Photograph by Chris Moorehead. |
The 42nd Virginia signed on as the first group to adopt a park resource, said Ray Brown, the battlefield's cultural resources specialist. The volunteer labor -- the Park Service provided the paint, brishes, and so forth -- has given the cemetery fence a sprucing up in preparation for Memorial Day.
The Park Service figured 80 hours of labor to paint the entire fence, said Dennis McCarthy, the compnay commander. On April 13, it took 13 people working the entire day just to get the front scraped and primed.
"It now looks like we've sort of signed on to make this a year-long project," McCarthy said.

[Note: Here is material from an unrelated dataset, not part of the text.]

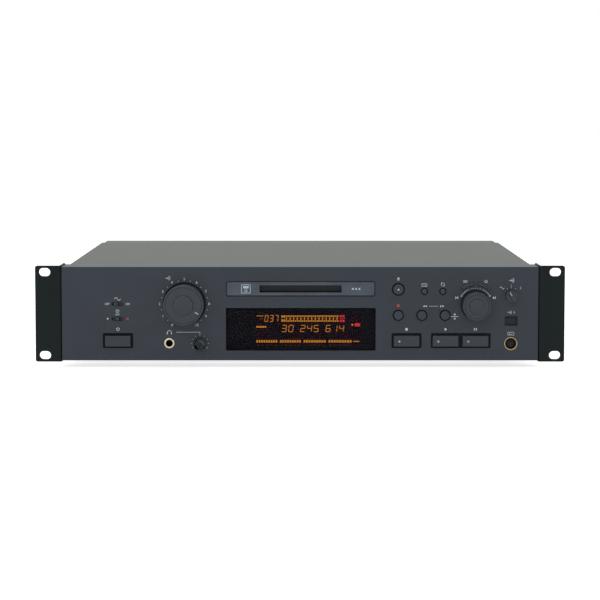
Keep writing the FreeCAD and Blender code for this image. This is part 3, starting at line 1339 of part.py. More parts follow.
def transformer():
    """The mains transformer: a laminated core, its coil and its foot."""
    z0 = PAN_FLOOR
    half_w, half_l = CORE_W / 2, CORE_L / 2
    core = block(CORE_X - half_w, CORE_X + half_w, CORE_DEPTH - half_l, CORE_DEPTH + half_l,
                 z0 + CORE_FOOT_T, z0 + CORE_H)
    coil_size = (CORE_W - 2 * COIL_DROP, CORE_H - 2 * COIL_DROP)
    coil = rounded((CORE_X, z0 + CORE_H / 2), coil_size, COIL_DROP / 2,
                   CORE_DEPTH - half_l - COIL_OVER, CORE_DEPTH + half_l + COIL_OVER)
    foot = block(CORE_X - half_w - CORE_FOOT_OVER, CORE_X + half_w + CORE_FOOT_OVER,
                 CORE_DEPTH - half_l, CORE_DEPTH + half_l, z0, z0 + CORE_FOOT_T)
    return fused([core, coil, foot])


def inlet_cavity():
    """The hollow of the mains inlet, with its two upper corners cut off."""
    x, z = INLET_AT
    half_w, half_h = INLET_CAVITY_W / 2, INLET_CAVITY_H / 2
    cut = INLET_CHAMFER
    corners = [(-half_w, -half_h), (half_w, -half_h), (half_w, half_h - cut),
               (half_w - cut, half_h), (cut - half_w, half_h), (-half_w, half_h - cut)]
    end = FRONT_Y + BODY_DEPTH + INLET_FACE_T
    points = [vec(x + right, end, z + up) for right, up in corners]
    face = Part.Face(Part.makePolygon(points + points[:1]))
    return face.extrude(vec(0, -INLET_CAVITY_L, 0))


def ac_inlet():
    """The mains inlet: a flange outside, a case inside, and three blades in its cavity."""
    outer = BODY_DEPTH + INLET_FACE_T
    face = rounded(INLET_AT, (INLET_FACE_W, INLET_FACE_H), INLET_FACE_T, BODY_DEPTH, outer)
    case = pad(INLET_AT, (INLET_W, INLET_H), outer - INLET_BODY_L, BODY_DEPTH)
    shell = fused([face, case]).cut(inlet_cavity())
    floor = outer - INLET_CAVITY_L
    blades = []
    for place in (-1, 0, 1):
        up = -BLADE_DROP if place else BLADE_DROP
        at = (INLET_AT[0] + place * BLADE_SPREAD, INLET_AT[1] + up)
        blades.append(pad(at, (BLADE_T, BLADE_H), floor, floor + BLADE_L))
    return fused([shell] + blades)


def phono_socket(at):
    """A phono socket: a barrel through the rear panel and a case inside it."""
    inside = BODY_DEPTH - SHEET
    barrel = rod(at, PHONO_R, inside, BODY_DEPTH + SOCKET_REACH)
    barrel = eased(barrel, FIT_GAP * 3, BODY_DEPTH + SOCKET_REACH)
    case = pad(at, (PHONO_BASE, PHONO_BASE), inside - PHONO_BASE_L, inside)
    bore = rod(at, PHONO_BORE_R, inside - PHONO_BASE_L / 2, BODY_DEPTH + SOCKET_REACH + OVER)
    return fused([barrel, case]).cut(bore)


def all_nodes():
    """Every sub-part under the name of its node; a list holds a group of separate solids."""
    nodes = {
        "front_bezel": front_bezel(), "top_cover": top_cover(), "chassis_pan": chassis_pan(),
        "rear_panel": rear_panel(), "rack_ear_left": rack_ear(-1), "rack_ear_right": rack_ear(1),
        "feet": feet(), "case_screws": case_screws(), "ear_screws": ear_screws(),
        "slot_frame": slot_frame(), "slot_door": slot_door(),
        "display_window": display_window(), "display_tube": display_tube(),
        "front_board": front_board(), "power_switch": power_switch(),
        "key_switches": [push_switch(at) for at in switch_places()],
        "slide_switches": slide_switches(),
        "input_pot": input_pot(), "phones_pot": small_control(PHONES_AT, PHONES_POT_SIDE),
        "selector_switch": small_control(SELECTOR_AT, SELECTOR_POT_SIDE),
        "jog_encoder": jog_encoder(), "jog_rotor": jog_rotor(),
        "input_knob": knob(INPUT_AT, INPUT_KNOB_R, INPUT_KNOB_REACH, INPUT_HUB_R,
                           INPUT_HUB_RISE, SHAFT_R),
        "input_shaft": shaft(INPUT_AT, INPUT_KNOB_REACH, INPUT_HUB_RISE, shaft_end()),
        "jog_knob": knob(JOG_AT, JOG_KNOB_R, JOG_REACH, JOG_HUB_R, JOG_HUB_RISE, SHAFT_R),
        "jog_shaft": shaft(JOG_AT, JOG_REACH, JOG_HUB_RISE, shaft_end() - JOG_TRAVEL),
        "phones_knob": phones_knob(), "selector_knob": selector_knob(),
        "pitch_slider": slider(PITCH_AT, -SLIDER_TRAVEL / 2), "timer_slider": slider(TIMER_AT, 0),
        "phones_jack": phones_jack(), "phones_jack_nut": phones_jack_nut(),
        "optical_in_socket": optical_in_socket(), "optical_shutter": optical_shutter(),
        "keyboard_socket": keyboard_socket(),
        "mech_deck": mech_deck(), "cartridge_holder": cartridge_holder(),
        "sled_rails": sled_rails(), "pickup_sled": pickup_sled(), "head_arm": head_arm(),
        "lead_screw": lead_screw(), "sled_motor": sled_motor(),
        "disc_motor": disc_motor(), "turntable": turntable(),
        "main_board": main_board(), "transformer": transformer(), "ac_inlet": ac_inlet(),
        "phono_sockets": [phono_socket(at) for at in phono_places()],
    }
    for name, (at, size, travel) in rect_keys().items():
        nodes[name] = rect_key(at, size, travel)
    for name, (at, radius, ring, proud) in round_keys().items():
        nodes[name] = round_key(at, radius, proud)
    for name, angles in arc_keys().items():
        nodes[name] = arc_key(angles)
    return nodes


def main():
    os.makedirs("parts", exist_ok=True)
    for name, shape in all_nodes().items():
        if isinstance(shape, list):
            shape = Part.makeCompound(shape)
        wrong = "" if shape.isValid() else " NOT VALID"
        print(name, len(shape.Solids), round(shape.Volume, 1), wrong)
        shape.exportStep(os.path.join("parts", name + ".step"))


main()
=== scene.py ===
"""Dresses a two-unit rack-mount recorder deck for small cartridge discs.

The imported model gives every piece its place. This script gives the pieces their
finishes, adds the turned and moulded pieces that show most, the printing on the
panel and the lit display, and sets a plain studio round them. Metres, +Z up.
"""
import logging
import math
from dataclasses import dataclass, field
from enum import Enum
from typing import Iterable, Optional

import bmesh
import bpy
from mathutils import Matrix, Vector
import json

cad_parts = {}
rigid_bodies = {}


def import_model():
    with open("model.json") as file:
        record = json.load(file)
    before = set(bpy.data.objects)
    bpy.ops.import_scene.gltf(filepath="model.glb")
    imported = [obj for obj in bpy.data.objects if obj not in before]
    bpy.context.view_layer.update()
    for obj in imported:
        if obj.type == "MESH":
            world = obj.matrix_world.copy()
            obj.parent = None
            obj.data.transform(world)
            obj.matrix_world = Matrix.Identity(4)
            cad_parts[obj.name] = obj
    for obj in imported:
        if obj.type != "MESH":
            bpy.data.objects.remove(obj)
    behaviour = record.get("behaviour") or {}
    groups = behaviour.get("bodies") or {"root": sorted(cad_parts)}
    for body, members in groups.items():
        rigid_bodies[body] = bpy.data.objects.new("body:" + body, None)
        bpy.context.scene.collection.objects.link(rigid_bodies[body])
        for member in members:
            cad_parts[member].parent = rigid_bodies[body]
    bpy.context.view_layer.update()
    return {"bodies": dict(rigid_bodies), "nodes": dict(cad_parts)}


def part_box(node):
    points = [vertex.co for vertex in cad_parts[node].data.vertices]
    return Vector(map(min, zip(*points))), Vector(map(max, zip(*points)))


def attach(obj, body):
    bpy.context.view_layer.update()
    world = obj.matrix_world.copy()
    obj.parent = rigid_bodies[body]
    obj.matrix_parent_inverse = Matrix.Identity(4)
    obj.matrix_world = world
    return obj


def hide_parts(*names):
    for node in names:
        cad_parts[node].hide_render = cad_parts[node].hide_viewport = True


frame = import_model()

MM = 0.001
LOG = logging.getLogger("deck")


def linear(code: str) -> tuple[float, float, float, float]:
    """Turns an sRGB hex colour into the linear colour that a shader takes.

    Args:
        code: Six hex digits, such as "3a3f45".

    Returns:
        Red, green, blue and an alpha of one.
    """
    parts = []
    for index in (0, 2, 4):
        value = int(code[index:index + 2], 16) / 255
        parts.append(value / 12.92 if value <= 0.04045 else ((value + 0.055) / 1.055) ** 2.4)
    return (parts[0], parts[1], parts[2], 1.0)


def add_node(tree: bpy.types.NodeTree, kind: str, settings: Optional[dict] = None,
             links: Optional[dict] = None) -> bpy.types.Node:
    """Adds one node, sets its properties and input values and links its inputs.

    Args:
        tree: The node tree that gets the node.
        kind: The node's type name without its ShaderNode prefix.
        settings: Values by property name, or by input name or number.
        links: Output sockets by the name or number of the input that they feed.

    Returns:
        The new node.
    """
    made = tree.nodes.new("ShaderNode" + kind)
    for key, value in (settings or {}).items():
        if isinstance(key, str) and hasattr(made, key):
            setattr(made, key, value)
        else:
            made.inputs[key].default_value = value
    for key, socket in (links or {}).items():
        tree.links.new(socket, made.inputs[key])
    return made


class Axis(Enum):
    """A direction along which a surface was brushed or drawn."""

    X = 0
    Y = 1
    Z = 2


def grain(tree: bpy.types.NodeTree, size_mm: float, detail: float = 2.0,
          stretch: Optional[Axis] = None, stretch_by: float = 12.0) -> bpy.types.NodeSocket:
    """A noise pattern whose grains have a real size.

    Args:
        tree: The material's node tree.
        size_mm: The distance from one grain to the next, in millimetres.
        detail: How many finer layers the noise holds.
        stretch: The direction in which brushed lines run, if any.
        stretch_by: How many times longer the lines are than they are wide.

    Returns:
        The noise's value socket.
    """
    coords = add_node(tree, "TexCoord")
    scale = [1.0, 1.0, 1.0]
    if stretch is not None:
        scale[stretch.value] = 1.0 / stretch_by
    mapping = add_node(tree, "Mapping", {"Scale": scale}, {"Vector": coords.outputs["Object"]})
    noise = add_node(tree, "TexNoise", {"Scale": 1.0 / (size_mm * MM), "Detail": detail},
                     {"Vector": mapping.outputs["Vector"]})
    return noise.outputs["Fac"]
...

Of course, the work will be fit in around the group's other service projects and history events. This weekend, for instance, they'll be tidying up Va. 234 just north of the battlefield, between Sudley United Methodist Church and Catharpin. The on May 15, they'll be co-hosting a living history event at Sully Plantation.

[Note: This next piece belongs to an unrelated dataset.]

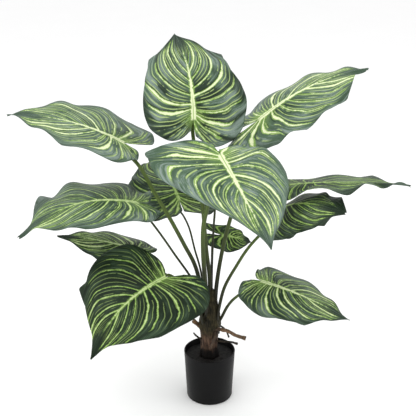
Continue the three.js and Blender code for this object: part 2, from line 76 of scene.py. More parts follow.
# base is the notch and tip the far end, and half the half width. Two numbers are for the
# left and right half. reach, skew, slim, notch and cleft change the outline. Each bump is
# a place from 0 at the notch to 1 at the tip, a height in shares of half, and a run. roll,
# fold and curl are in degrees. arch and sweep bend the midrib up and sideways. The stem
# has a radius, a root in the trunk and the places it passes via.
# stripe is the width of the cream stripes against the widest, shade how dark the leaf is,
# partly by its print and partly by painted shade on leaves low in the plant, from 0, the
# grey-green of the upper leaves with their painted sheen, to 1, deep how dark its darkest
# patches are, and plain how far from the notch its left half has no stripes.
USUAL = dict(skew=(0, 0), slim=(0, 0), notch=0, cleft=0, sweep=0, wave=(3, 3), plain=0)
LEAVES = [dict(USUAL, **leaf) for leaf in [
    dict(name="leaf_01_top", base=(-29, 14, 565), tip=(-65, 132, 696), half=(88, 98),
         reach=(0.85, 1.3), slim=(-0.3, -0.15), cleft=-0.02,
         bumps=([[0.556, -0.06, 0.14], [0.722, 0.05, 0.06]],
                [[0, -0.07, 0.12], [0.347, 0.1, 0.15], [0.611, -0.05, 0.07],
                 [0.75, 0.13, 0.06]]), roll=0, arch=14, sweep=6, fold=(6, 6), curl=(-18, -18),
         phase=0, radius=4.2, root=(0.5, -1.5, 178),
         via=[(0, 0, 258), (-6, 0, 314), (-15, 2, 425)], stripe=1.0, shade=0.2, deep=0.9,
         plain=0.24),
    dict(name="leaf_02_right_top", base=(90, 39, 558), tip=(291, 80, 643), half=(70, 60),
         reach=(0.65, 1.4), slim=(0, -0.6), cleft=-0.1,
         bumps=([[0.333, 0.42, 0.14], [0.611, 0.03, 0.06]],
                [[0, -0.1, 0.07], [0.333, 0.05, 0.05], [0.389, 0.15, 0.05],
                 [0.452, -0.11, 0.05], [0.5, 0.03, 0.04], [0.59, -0.04, 0.05],
                 [0.76, 0.11, 0.07], [0.9, -0.12, 0.07]]), roll=22, arch=20, fold=(-12, -8),
         curl=(-25, -25), wave=(4, 4), phase=0.28, radius=4.2, root=(10, -1, 178),
         via=[(13, 2, 236), (24, 4, 312), (40, 6, 382), (58, 18, 446)], stripe=0.95,
         shade=0.12, deep=0.35),
    dict(name="leaf_03_left_top", base=(-165, 20, 524), tip=(-357, -5, 578), half=(66, 98),
         reach=(0.85, 1.45), slim=(-0.4, 0.2), notch=-0.05,
         bumps=([[0.611, 0.06, 0.06]],
                [[0.333, 0.14, 0.08], [0.58, -0.05, 0.06], [0.87, -0.09, 0.08]]), roll=-17,
         arch=15, fold=(4, 0), curl=(-12, -12), wave=(4, 4), phase=0.0, radius=4.2,
         root=(-10.5, 1.5, 178),
         via=[(-14, 0, 222), (-28, -4, 286), (-46, -9, 327), (-70, -14, 379), (-99, -11, 432),
              (-126, -2, 480)], stripe=0.9, shade=0.15, deep=0.35),
    dict(name="leaf_04_left_middle", base=(-133, -40, 426), tip=(-333, -100, 382),
         half=(52, 84), reach=(0.75, 0.72), slim=(-0.6, -0.5), notch=-0.02,
         bumps=([[0.6, 0.08, 0.08], [0.88, -0.09, 0.1]],
                [[0.444, 0.05, 0.06], [0.8, 0.3, 0.08]]), roll=-14, arch=34, fold=(-2, -2),
         curl=(-18, -18), wave=(3, 6), phase=0.33, radius=2.4, root=(-13, -6, 178),
         via=[(-20, -10, 232), (-69, -15, 319), (-91, -18, 356), (-109, -16, 382)], stripe=0.6,
         shade=0.4, deep=0.35),
    dict(name="leaf_05_left_small", base=(-131, 34, 297), tip=(-290, 24, 333), half=(54, 50),
         reach=(0.7, 0.8),
         bumps=([[0.611, 0.06, 0.06]], [[0.444, 0.06, 0.06], [0.667, -0.04, 0.06]]), roll=-15,
         arch=8, fold=(-6, -6), curl=(-18, -18), wave=(2, 2), phase=0.4, radius=2.4,
         root=(-9.5, 10, 178), via=[(-42, 18, 218), (-78, 27, 246)], stripe=0.7, shade=0.8,
         deep=0.8),
    dict(name="leaf_06_left_low", base=(-80, -60, 288), tip=(-213, -140, 163), half=(100, 107),
         reach=(0.9, 0.35), slim=(0.2, 0), cleft=0.05,
         bumps=([[0.58, 0.07, 0.1], [0.84, -0.07, 0.12]],
                [[0.69, 0.16, 0.06], [0.87, -0.11, 0.14]]), roll=-45, arch=10, sweep=20,
         fold=(-4, -4), curl=(-14, -14), phase=0.45, radius=3.2, root=(-12, -13, 165),
         via=[(-30, -30, 226)], stripe=0.6, shade=1.05, deep=0.8),
    dict(name="leaf_07_front", base=(15, -60, 528), tip=(104, -145, 380), half=(96, 128),
         reach=(0.15, 0.65), skew=(0.3, -0.38), slim=(0, 0.78), notch=0.04, cleft=-0.06,
         bumps=([[0.35, -0.1, 0.1], [0.5, 0.05, 0.14]],
                [[0.31, 0.08, 0.05], [0.39, -0.06, 0.05]]), roll=36, arch=12, fold=(-8, -4),
         curl=(-25, -16), phase=0.7, radius=4.7, root=(-4, -11, 178),
         via=[(-9, -18, 266), (-12, -26, 325), (-11, -35, 379), (-3, -42, 424)], stripe=1.0,
         shade=0.02, deep=0.25),
    dict(name="leaf_08_right", base=(148, 0, 446), tip=(360, -30, 453), half=(56, 54),
         reach=(1, 1), slim=(-0.3, 0.8),
         bumps=([[0.444, -0.3, 0.17], [0.75, 0.2, 0.08]],
                [[0.444, -0.35, 0.1], [0.611, 0.28, 0.08], [0.833, -0.14, 0.06]]), roll=0,
         arch=6, fold=(-6, -4), curl=(0, -12), wave=(2, 7), phase=0.8, radius=2.4,
         root=(5.5, 7.5, 178),
         via=[(4, 7, 240), (9, 6, 380), (14, 6, 416), (45, 8, 446), (95, 6, 444)], stripe=0.35,
         shade=0.75, deep=0.3),
    dict(name="leaf_09_right_middle", base=(122, 20, 382), tip=(241, -62, 413), half=(62, 70),
         reach=(1, 0.6), skew=(0.15, 0.2), slim=(-0.6, -0.2),
         bumps=([[0.5, -0.3, 0.2], [0.89, 0.35, 0.13]],
                [[0.5, -0.04, 0.06], [0.58, -0.07, 0.06], [0.833, 0.12, 0.06]]), roll=35,
         arch=30, fold=(-22, 0), curl=(-20, -20), phase=0.1, radius=3.4,
         root=(14.5, -8.5, 170),
         via=[(19.5, -5, 202), (29, -4, 240), (50, -3, 282), (74, 2, 320)], stripe=0.4,
         shade=0.9, deep=0.5),
    dict(name="leaf_10_back_left", base=(-58, 44, 399), tip=(-116, 170, 441), half=(92, 86),
         reach=(1.15, 1.3), cleft=-0.09,
         bumps=([[0.5, 0.05, 0.06], [0.611, -0.05, 0.06]], [[0.556, 0.05, 0.06]]), roll=0,
         arch=14, fold=(0, 0), curl=(-14, -14), phase=0.6, radius=2.2, root=(-4, 8, 178),
         via=[(-18, 18, 268), (-28, 22, 305), (-39, 32, 347), (-49, 37, 368)], stripe=0.4,
         shade=0.75, deep=0.6),
    dict(name="leaf_11_centre_small", base=(26, 80, 311), tip=(84, 100, 287), half=(22, 32),
         reach=(3.2, 3.2), bumps=([], []), roll=50, arch=4, fold=(0, 0), curl=(0, -20),
         wave=(2, 2), phase=0.25, radius=2.2, root=(1, 13, 178),
         via=[(3, 24, 235), (4, 30, 275)], stripe=0.3, shade=1.0, deep=0.6),
    dict(name="leaf_12_right_low", base=(98, -20, 260), tip=(261, -60, 198), half=(60, 74),
         reach=(0.4, 0.8), slim=(-0.2, 0), cleft=-0.05,
         bumps=([[0.556, 0.05, 0.06]], [[0.5, -0.04, 0.06], [0.667, 0.06, 0.06]]), roll=14,
         arch=8, fold=(-4, -4), curl=(-18, -18), phase=0.5, radius=3.2, root=(18, 1, 158),
         via=[(25.5, -3, 178), (35.5, -6, 200.5), (48.6, -9, 218.4)], stripe=0.8, shade=0.6,
         deep=0.5),
]]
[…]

About half the 42nd's Virginia's members portray civilians, and the remainder take roles as farmers, merchants, and laborers fighting in the Civil War. The company is based on an actual Civil War infantry unit that hailed from Campbell County near Lynchburg.

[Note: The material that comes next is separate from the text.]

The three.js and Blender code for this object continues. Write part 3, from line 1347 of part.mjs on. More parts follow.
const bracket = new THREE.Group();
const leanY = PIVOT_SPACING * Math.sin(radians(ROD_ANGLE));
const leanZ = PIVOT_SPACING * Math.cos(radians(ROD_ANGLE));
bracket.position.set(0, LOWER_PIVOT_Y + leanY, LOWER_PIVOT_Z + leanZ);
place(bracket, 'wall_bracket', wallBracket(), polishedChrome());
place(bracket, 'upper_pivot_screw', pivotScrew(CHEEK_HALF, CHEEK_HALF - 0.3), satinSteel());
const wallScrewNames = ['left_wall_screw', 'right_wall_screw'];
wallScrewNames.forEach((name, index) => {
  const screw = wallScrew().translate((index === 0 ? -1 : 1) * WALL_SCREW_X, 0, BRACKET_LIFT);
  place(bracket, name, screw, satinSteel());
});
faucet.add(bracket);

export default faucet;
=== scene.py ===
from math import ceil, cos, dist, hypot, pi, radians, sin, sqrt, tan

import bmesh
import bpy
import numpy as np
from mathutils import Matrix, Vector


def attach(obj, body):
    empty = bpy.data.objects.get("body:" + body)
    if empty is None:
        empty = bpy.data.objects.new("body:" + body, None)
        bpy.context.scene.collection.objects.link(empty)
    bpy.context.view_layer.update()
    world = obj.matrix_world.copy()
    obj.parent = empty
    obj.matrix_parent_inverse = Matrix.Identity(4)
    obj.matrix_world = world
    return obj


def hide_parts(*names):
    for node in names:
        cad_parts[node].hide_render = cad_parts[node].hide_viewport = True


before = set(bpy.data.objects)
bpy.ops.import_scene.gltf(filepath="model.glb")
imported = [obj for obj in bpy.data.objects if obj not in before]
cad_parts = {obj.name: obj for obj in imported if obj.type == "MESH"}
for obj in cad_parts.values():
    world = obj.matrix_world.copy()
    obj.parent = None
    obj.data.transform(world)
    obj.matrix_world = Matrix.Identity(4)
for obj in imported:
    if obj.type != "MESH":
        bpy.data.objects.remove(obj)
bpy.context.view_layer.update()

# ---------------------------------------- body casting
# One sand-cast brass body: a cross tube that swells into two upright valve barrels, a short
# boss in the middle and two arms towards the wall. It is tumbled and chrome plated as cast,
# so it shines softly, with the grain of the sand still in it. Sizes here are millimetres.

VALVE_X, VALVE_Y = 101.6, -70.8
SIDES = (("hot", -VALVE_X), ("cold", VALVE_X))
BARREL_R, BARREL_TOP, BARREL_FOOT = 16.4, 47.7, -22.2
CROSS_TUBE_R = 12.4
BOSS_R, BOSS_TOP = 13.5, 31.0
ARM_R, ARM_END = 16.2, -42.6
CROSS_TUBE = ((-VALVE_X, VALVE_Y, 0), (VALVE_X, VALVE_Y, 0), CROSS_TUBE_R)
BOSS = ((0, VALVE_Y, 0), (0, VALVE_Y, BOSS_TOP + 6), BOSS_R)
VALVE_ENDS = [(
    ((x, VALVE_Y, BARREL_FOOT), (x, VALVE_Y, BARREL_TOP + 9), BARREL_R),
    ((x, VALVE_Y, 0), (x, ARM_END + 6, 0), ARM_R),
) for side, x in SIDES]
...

Fletcher, who has portrayed both Confederate and Union army soldiers, willingly
admits he's "20 years too old and 40 pounds too heavy" to represent a typical
Civil War infantryman. Yet he and others bring a passion to explaining the role
of the common soldier. It's present whether bearing a rifle and wearing a
cotton-and-wool uniform, or jeans-and-T-shirt clad, armed with a paintbrush.
Since 1994, the 42nd Virginia has maintained a partnership with the Association for the Preservation of Civil War Sites (APCWS) and the Blue and Gray Education Society at Port Republic, Virginia.Port Republic was the scene of fierce fighting on June 9, 1862, during Stonewall Jackson's brilliant Valley Campaign. "The Coaling," the location of a Federal artillery emplacement during that battle, was donated to the APCWS by the Lee-Jackson Foundation in 1989 and is one of the few remaining sites associated with the Battle of Port Republic that is open to the public.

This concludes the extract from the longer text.